British consumers, for example, benefit from a privatised supermarket system in which various different chains compete with each other in order to attract the most customers: Sainsbury's keeps its prices down because it knows that if its goods become too expensive, its customers will choose to go to the Tesco down the road instead. Gove and his proponents believe that our school system can work according to the same principle: if you decentralise and allow private companies, teachers and parents to set up their own schools, then other schools in the area - now faced with competition - will be forced to improve the product that they offer in order to retain their pupils, or they will simply wither and die. Standards are thus driven up.

As countless research studies have shown, however, the reality of these neat theoretical moves is that they don't actually deliver empirically. Why? Because, in practice, a number of the assumptions that we make when we imagine our school system to operate like a market simply don't hold.

Demand side mechanisms - parents and choice

On the demand side, for example, we assume that parents will exercise choice given the option and that they will do so equally and rationally. That is, standards will rise because all parents will actively seek the 'best' (highest quality) school available, even if that means moving their child from an underperforming school to a better one.

As a 2010 paper entitled 'Markets in Education' written by Waslander, Pater, and van der Weide for the OECD shows, however, these assumed mechanisms on the demand side of the education market are less than straightforward. While large numbers of parents do indeed exercise choice when given the option, not all parents exercise choice equally - rather, choice is strongly related to socio-economic background with different subgroups of parents being over- and under-represented. In particular, they found that more affluent and well-educated parents are more likely to exercise choice, alongside those parents who are more heavily involved in their child's education.
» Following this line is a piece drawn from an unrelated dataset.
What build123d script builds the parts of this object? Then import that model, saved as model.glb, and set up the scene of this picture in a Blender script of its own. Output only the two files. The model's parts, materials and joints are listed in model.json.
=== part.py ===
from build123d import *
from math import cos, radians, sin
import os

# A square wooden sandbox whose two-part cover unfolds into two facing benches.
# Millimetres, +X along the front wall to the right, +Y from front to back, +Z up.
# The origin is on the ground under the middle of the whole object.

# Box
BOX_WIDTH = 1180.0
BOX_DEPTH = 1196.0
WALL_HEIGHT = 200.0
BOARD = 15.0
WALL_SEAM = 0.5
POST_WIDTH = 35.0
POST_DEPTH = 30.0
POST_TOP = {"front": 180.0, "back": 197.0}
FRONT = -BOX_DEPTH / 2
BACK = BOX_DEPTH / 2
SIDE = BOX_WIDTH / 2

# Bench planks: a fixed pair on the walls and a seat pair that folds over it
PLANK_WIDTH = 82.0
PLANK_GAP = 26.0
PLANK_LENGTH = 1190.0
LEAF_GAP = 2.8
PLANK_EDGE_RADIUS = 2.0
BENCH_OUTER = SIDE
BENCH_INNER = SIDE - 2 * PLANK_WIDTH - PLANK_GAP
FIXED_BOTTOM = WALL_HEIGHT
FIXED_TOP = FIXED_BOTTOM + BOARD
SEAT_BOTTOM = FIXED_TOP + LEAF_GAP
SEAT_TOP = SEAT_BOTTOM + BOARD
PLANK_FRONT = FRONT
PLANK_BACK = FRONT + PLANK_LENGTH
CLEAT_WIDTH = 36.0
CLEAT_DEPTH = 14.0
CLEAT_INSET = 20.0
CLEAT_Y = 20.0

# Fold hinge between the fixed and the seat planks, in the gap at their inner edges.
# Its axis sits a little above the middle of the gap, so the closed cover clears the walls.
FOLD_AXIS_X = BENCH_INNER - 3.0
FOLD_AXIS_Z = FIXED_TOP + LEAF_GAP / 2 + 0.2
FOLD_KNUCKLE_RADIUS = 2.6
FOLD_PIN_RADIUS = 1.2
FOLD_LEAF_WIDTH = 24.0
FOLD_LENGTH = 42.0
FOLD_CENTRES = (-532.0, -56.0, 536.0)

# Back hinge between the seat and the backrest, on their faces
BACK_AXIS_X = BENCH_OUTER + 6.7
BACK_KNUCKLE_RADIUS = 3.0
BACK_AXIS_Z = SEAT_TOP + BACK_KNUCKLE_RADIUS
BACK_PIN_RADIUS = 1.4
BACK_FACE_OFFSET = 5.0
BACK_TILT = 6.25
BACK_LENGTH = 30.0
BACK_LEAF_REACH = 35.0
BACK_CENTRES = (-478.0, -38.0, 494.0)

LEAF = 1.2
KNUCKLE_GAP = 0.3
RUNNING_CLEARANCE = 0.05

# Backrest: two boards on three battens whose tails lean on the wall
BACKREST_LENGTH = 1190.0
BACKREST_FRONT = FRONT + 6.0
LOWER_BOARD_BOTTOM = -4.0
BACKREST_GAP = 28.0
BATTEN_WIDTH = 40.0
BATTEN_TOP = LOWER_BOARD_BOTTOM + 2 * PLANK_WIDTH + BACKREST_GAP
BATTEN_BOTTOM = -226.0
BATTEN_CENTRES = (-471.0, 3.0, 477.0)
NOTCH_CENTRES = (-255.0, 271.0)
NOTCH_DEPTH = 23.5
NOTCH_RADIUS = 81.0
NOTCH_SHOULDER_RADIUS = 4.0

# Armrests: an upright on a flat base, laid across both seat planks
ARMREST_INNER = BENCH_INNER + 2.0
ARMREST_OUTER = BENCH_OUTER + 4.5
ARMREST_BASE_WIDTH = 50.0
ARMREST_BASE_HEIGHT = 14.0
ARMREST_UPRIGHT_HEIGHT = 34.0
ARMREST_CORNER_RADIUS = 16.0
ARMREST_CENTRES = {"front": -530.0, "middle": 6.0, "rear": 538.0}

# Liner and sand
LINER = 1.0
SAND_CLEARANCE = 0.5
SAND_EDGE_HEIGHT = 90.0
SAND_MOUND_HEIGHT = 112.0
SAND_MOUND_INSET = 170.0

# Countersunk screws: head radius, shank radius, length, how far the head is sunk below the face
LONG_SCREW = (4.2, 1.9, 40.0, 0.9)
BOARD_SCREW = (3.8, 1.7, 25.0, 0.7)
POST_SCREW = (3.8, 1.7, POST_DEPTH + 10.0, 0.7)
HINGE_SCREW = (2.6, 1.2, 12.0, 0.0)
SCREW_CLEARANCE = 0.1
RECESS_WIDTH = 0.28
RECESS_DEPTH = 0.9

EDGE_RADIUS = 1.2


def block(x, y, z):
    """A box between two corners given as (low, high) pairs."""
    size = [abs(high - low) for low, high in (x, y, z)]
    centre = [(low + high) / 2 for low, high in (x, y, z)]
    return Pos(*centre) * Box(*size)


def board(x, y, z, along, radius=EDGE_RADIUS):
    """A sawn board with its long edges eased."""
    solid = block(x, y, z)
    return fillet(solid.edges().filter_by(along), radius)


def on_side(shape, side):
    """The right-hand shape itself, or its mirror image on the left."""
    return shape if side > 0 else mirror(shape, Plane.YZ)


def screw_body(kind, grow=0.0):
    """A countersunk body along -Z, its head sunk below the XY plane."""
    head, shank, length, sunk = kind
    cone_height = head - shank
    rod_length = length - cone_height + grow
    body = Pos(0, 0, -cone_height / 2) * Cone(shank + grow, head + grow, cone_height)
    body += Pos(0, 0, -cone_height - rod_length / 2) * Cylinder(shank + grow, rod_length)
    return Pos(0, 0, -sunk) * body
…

Drawing on a study looking at attendance patterns of charter schools in the US, the paper also notes that; "white parents more often try to avoid schools with high proportions of minority and low-income students, while minority and religious groups may deliberately opt out for their own schools." Given this finding, the assumption that all parents select schools on the basis of quality is also quite incorrect. Even in Britain it has been found that while academic factors are the most important stated reasons for school choice by parents, the best predictors for actual choice behaviour are the socio-economic and ethnic composition of schools (which may indicate that parents implicitly use school composition as indicators for school quality), as well as simply location, with less affluent parents giving more weight to a school's proximity than its quality.

We can also say, then, that parents put unequal pressure on schools to improve. Those who have chosen a lower performing school because of its location rather than its performance indicators, for example, are less likely to move their child to a better school even if they know it is underperforming. Some will doubtless leave, but "the vast majority will not": an indication that market mechanisms by themselves are unlikely to provide strong enough forces on the demand side of the market which could improve education standards in any substantial way.
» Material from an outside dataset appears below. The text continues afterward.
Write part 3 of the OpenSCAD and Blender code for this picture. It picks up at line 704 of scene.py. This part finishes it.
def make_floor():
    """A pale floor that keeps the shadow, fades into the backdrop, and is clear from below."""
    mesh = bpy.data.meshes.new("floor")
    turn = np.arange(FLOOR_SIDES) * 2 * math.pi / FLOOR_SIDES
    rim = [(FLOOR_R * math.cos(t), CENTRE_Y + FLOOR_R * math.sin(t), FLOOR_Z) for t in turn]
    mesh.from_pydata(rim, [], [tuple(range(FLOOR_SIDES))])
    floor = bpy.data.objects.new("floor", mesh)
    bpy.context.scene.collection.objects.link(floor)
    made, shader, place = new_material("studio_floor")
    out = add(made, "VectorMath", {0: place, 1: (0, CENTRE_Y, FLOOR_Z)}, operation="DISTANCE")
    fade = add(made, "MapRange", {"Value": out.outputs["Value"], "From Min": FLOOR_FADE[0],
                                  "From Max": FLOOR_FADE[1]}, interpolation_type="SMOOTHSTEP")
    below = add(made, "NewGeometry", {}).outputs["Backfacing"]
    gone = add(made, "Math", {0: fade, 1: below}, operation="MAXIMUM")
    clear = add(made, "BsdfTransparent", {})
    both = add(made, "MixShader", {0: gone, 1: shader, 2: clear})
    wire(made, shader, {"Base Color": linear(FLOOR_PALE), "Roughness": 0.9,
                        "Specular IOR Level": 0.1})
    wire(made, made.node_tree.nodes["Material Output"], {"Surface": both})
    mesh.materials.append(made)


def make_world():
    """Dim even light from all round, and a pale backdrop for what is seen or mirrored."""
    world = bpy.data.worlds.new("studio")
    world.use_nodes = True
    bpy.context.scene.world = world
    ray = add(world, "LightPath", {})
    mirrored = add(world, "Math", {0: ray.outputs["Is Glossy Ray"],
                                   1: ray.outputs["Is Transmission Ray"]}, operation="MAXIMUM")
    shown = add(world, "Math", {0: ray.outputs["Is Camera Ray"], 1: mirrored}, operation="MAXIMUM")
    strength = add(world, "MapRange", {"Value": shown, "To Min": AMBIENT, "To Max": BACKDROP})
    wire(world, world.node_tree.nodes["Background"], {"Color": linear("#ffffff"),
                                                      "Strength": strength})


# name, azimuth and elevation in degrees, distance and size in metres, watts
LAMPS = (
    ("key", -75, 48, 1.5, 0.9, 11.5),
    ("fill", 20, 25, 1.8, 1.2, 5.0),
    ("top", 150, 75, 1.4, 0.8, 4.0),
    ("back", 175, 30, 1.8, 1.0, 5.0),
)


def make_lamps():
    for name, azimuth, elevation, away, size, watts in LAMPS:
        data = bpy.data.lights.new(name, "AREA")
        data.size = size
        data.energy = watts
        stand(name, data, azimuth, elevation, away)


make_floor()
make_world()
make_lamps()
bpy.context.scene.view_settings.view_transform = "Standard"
Supply side mechanisms - Schools and competition

On the supply side, we assume that schools will naturally compete with their neighbours and that they will respond to competition by improving the education that they offer, yet neither of these assumptions automatically hold either. The introduction of market mechanisms may lead to greater cooperation between schools instead, and there is little empirical evidence to suggest that the most likely response to competition is improvement to the 'hard core' of the school - that is, to the quality of its teaching and learning. Indeed, a more likely response - as seen in Sweden, for example - is that schools will develop subtle selection techniques in order to exclude anyone who might damage their reputation.

Is this a market?

Our quasi-market school system does not deliver empirically, then, because it isn't really a market at all. Indeed, the entire core of real markets - the pricing mechanism - is almost completely absent from our model: in our scenario, the 'market' is dominated by the state which forces everyone to take the product by law, and then funds 90% of places so that the upfront cost to parents is nil.

This highlights a second problem: for a market to function efficiently, neoclassical theory tells us that there must be elasticity of demand and supply, yet in our case the state is hardly willing or able to justify funding an excess of school places or teachers. In practice, then, successful schools can't easily expand to match increasing demand as normal market forces would require and dictate.

Finally, it is entirely contrary to free market principles (forgetting about the evident exceptionalism of banks) for the state to step in and prevent a school from failing - yet this is exactly what happens. Instead of allowing a school to become so bad that even the most disinterested parents remove their children and force its closure, the local authority is far more likely to find itself under pressure to 'turn it around' with extra funding and attention. Failing schools are simply not allowed to wither and die.

So what does all this mean? For a start, it means that when Gove tells us that free schools are going to 'raise standards' by creating more local competition, he simply hasn't done his homework. Study after study after study has shown that the effects of quasi-market policies on educational standards are so minimal as to be almost entirely insignificant.

But what it also tells us is that there is real reason to be concerned about the introduction of free schools into our education system. When parents are given more choice, the simple and uncomfortable fact is that we risk seeing even greater segregation between schools by ethnic, socio-economic, and ability groups. We can already see it happening: more than one third of the free schools scheduled to open from September 2013 will be faith schools, and over three quarters of last year's free schools took fewer deprived pupils than their LEA equivalents.

Put plainly, Michael Gove's free school project is a damaging and unnecessary step towards greater segregation within an already lamentably unequal state system. Those of us who oppose this are not lacking in sense as Mr Collins may like to believe: rather, we have looked at the best education system in the world and seen that it is built on socially diverse mixed-ability comprehensives which are filled with highly trained and empowered teachers, and have reached the conclusion that that is the kind of system that we want all children in our society to have.